** BEGIN Source material **

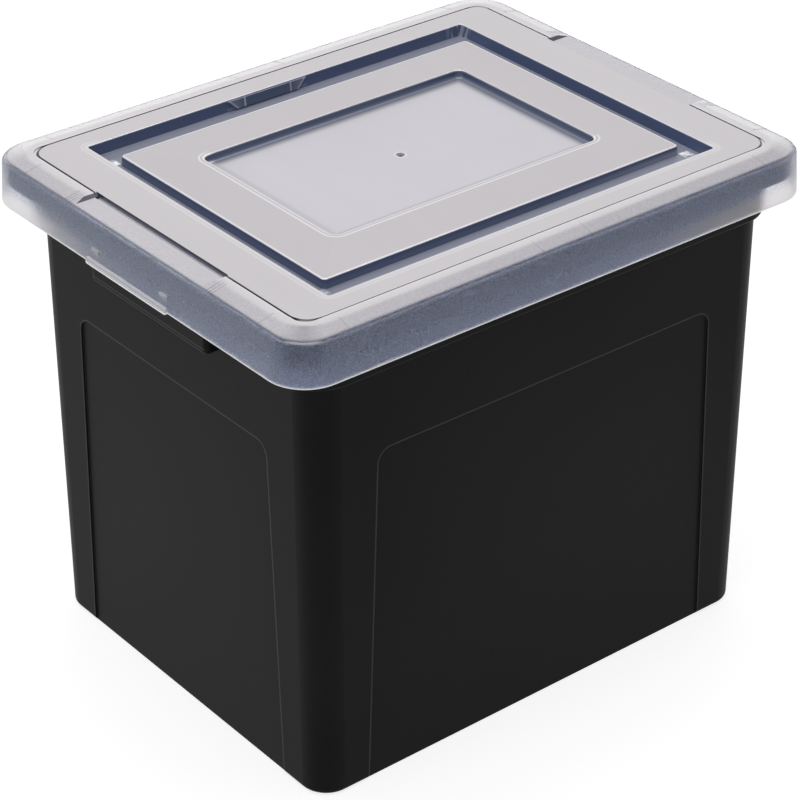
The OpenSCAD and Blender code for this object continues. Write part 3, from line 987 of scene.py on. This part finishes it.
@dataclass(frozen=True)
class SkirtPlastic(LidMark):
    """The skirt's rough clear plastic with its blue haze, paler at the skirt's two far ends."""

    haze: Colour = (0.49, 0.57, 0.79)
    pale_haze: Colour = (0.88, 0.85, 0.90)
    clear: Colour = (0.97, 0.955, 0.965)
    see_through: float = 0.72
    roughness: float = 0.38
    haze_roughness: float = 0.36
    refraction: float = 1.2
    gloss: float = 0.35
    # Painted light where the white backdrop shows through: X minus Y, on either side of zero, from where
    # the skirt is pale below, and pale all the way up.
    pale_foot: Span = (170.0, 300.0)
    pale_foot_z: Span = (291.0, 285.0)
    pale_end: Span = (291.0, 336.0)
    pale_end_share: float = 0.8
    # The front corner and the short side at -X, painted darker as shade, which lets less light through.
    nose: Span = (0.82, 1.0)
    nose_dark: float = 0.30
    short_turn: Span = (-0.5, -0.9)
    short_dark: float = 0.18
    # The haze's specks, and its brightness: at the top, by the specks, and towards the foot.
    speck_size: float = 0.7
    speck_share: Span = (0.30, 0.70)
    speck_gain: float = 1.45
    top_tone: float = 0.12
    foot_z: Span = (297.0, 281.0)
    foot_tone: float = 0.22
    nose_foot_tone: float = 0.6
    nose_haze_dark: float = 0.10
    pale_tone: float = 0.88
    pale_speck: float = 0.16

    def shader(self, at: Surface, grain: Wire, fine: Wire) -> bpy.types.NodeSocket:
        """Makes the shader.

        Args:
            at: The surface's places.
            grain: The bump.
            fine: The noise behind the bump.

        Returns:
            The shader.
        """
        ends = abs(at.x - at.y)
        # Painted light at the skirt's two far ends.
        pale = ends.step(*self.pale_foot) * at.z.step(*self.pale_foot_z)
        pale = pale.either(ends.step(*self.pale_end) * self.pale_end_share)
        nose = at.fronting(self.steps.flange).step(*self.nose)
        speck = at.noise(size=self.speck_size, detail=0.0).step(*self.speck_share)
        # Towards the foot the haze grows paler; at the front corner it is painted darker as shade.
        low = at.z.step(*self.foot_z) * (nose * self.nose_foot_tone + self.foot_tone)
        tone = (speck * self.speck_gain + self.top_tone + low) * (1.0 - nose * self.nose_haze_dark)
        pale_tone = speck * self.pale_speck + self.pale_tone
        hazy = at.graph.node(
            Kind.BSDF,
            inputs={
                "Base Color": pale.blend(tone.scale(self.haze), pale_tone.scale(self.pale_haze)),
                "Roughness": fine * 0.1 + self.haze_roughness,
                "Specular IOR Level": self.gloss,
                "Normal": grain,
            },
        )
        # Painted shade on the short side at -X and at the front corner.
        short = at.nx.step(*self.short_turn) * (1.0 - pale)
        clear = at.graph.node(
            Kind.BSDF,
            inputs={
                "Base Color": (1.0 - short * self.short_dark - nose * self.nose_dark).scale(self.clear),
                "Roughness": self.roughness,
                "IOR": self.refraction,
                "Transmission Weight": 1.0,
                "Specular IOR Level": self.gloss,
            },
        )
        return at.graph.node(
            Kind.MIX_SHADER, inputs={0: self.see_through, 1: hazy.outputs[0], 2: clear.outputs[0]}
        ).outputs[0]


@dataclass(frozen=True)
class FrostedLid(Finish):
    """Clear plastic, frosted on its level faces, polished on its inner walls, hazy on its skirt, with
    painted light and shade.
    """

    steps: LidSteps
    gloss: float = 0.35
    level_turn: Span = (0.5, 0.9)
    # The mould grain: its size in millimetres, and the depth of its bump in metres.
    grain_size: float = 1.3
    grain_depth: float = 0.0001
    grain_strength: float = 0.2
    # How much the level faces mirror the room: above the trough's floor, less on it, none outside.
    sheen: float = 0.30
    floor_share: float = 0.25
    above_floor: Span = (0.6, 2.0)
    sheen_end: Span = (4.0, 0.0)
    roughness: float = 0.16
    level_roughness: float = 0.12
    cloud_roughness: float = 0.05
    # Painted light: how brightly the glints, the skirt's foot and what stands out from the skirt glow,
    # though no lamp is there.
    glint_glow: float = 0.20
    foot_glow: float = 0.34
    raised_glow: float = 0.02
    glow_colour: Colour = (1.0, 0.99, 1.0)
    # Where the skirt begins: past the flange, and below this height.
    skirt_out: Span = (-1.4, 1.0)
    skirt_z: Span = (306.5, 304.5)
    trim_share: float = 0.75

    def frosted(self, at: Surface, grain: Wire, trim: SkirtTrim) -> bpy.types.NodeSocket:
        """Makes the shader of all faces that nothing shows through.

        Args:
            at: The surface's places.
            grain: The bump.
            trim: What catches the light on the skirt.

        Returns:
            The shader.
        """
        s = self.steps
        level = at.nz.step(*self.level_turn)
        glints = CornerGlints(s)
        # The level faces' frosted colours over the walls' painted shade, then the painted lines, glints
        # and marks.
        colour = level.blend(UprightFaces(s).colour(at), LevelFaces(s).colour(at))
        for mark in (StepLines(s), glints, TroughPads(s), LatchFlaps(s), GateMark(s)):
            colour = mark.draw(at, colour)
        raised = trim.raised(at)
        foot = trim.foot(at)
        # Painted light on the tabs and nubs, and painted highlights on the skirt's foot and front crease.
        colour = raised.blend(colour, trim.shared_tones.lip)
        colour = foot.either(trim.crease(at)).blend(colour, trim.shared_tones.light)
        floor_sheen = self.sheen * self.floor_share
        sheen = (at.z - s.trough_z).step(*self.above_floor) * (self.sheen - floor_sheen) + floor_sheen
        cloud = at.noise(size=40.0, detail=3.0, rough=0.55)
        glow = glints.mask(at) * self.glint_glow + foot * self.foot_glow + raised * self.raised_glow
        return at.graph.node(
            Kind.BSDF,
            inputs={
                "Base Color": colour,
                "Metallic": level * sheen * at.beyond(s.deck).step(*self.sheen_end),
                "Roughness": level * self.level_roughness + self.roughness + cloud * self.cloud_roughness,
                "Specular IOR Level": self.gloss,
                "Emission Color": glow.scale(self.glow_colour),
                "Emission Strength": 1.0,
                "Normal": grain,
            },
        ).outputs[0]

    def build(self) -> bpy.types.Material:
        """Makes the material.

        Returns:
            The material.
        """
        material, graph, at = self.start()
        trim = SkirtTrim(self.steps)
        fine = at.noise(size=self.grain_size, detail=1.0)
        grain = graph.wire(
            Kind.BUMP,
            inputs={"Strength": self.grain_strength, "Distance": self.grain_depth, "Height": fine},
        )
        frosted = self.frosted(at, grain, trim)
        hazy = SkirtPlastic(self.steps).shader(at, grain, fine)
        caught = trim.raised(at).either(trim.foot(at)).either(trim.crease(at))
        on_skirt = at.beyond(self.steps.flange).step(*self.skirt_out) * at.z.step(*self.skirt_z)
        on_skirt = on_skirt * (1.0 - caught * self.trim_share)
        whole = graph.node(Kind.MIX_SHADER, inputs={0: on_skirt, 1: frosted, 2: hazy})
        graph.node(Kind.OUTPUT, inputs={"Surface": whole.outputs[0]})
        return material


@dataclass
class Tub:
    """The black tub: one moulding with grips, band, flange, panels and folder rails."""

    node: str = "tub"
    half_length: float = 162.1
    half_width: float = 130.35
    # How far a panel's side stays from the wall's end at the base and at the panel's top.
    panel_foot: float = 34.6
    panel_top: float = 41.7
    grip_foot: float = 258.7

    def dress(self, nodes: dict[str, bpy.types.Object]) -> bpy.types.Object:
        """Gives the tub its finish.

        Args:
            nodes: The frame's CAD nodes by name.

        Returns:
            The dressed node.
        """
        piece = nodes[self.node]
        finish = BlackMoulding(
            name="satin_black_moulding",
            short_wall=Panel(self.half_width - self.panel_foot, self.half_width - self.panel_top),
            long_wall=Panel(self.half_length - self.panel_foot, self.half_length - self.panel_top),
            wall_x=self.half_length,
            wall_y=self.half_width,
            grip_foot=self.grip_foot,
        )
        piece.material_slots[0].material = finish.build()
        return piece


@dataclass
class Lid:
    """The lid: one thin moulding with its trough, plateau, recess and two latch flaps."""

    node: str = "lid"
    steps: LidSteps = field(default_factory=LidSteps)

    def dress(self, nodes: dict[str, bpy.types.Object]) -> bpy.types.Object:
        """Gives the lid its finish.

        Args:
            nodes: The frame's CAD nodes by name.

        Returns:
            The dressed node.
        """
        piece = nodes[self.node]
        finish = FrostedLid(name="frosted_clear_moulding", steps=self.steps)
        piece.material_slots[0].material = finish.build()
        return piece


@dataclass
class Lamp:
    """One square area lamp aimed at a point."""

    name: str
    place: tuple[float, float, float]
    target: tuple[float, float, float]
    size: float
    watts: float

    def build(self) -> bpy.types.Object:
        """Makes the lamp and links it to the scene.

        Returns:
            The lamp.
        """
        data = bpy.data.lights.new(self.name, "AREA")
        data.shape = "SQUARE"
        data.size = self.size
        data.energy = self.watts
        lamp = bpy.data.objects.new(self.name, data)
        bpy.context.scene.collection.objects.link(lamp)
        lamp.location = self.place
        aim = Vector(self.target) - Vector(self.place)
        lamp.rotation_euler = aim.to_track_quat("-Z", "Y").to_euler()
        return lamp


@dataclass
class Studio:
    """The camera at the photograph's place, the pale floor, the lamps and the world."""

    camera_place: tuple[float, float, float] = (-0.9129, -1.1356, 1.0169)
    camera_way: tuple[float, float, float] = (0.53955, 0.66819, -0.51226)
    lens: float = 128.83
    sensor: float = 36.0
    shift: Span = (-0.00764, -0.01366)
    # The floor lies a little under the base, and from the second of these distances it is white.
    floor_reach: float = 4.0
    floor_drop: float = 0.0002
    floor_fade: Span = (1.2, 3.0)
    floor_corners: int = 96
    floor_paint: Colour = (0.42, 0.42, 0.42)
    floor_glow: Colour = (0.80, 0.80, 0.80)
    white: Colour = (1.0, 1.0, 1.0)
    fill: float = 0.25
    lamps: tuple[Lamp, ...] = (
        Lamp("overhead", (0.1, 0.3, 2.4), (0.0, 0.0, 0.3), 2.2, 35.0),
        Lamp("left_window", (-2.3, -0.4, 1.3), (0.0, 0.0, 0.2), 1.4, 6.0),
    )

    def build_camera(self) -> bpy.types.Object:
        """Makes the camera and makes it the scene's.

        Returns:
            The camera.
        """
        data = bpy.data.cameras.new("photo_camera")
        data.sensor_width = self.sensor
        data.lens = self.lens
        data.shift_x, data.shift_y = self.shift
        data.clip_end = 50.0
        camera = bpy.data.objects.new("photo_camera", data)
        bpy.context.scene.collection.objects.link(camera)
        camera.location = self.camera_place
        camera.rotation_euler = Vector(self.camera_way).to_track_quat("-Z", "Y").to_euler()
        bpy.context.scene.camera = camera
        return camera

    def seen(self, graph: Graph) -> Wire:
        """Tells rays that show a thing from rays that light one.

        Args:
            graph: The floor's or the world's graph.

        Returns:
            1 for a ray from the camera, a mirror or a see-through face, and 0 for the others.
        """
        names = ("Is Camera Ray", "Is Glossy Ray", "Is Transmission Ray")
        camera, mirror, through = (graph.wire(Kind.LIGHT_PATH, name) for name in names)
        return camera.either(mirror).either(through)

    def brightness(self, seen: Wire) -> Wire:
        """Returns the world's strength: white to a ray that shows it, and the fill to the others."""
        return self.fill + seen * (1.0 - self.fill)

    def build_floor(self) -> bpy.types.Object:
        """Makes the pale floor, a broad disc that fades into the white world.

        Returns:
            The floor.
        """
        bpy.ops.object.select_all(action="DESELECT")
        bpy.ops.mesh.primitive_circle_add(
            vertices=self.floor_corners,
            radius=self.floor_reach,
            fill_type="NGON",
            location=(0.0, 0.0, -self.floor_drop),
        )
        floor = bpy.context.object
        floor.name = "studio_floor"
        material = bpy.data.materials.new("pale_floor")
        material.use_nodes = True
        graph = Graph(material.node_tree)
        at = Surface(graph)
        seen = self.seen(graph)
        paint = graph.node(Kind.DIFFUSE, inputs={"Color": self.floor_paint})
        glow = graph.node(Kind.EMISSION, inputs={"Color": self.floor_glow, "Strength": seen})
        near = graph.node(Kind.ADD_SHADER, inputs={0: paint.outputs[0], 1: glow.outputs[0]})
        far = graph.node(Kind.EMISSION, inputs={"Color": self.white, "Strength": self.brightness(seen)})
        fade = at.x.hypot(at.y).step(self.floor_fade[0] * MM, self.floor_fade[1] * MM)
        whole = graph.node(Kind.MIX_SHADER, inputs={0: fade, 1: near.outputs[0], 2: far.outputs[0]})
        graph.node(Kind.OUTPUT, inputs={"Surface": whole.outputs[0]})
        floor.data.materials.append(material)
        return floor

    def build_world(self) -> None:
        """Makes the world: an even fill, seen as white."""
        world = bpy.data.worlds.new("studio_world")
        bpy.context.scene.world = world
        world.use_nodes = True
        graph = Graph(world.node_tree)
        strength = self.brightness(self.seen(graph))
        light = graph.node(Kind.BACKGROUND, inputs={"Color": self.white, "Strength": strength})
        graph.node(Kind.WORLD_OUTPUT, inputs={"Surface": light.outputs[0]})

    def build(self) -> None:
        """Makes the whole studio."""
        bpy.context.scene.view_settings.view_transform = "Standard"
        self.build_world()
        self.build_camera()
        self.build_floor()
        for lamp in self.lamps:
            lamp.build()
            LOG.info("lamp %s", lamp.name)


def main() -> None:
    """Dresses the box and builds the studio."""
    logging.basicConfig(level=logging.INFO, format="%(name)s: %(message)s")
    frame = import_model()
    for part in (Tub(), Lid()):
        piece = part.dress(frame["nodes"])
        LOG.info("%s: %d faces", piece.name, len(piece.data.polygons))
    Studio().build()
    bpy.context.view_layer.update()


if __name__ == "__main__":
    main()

** END Source material **

# Your objective
Give again only the lines starting at the one that contains "frame = import_model()" and running to the end of the data.

# Solution for this task
    frame = import_model()
    for part in (Tub(), Lid()):
        piece = part.dress(frame["nodes"])
        LOG.info("%s: %d faces", piece.name, len(piece.data.polygons))
    Studio().build()
    bpy.context.view_layer.update()


if __name__ == "__main__":
    main()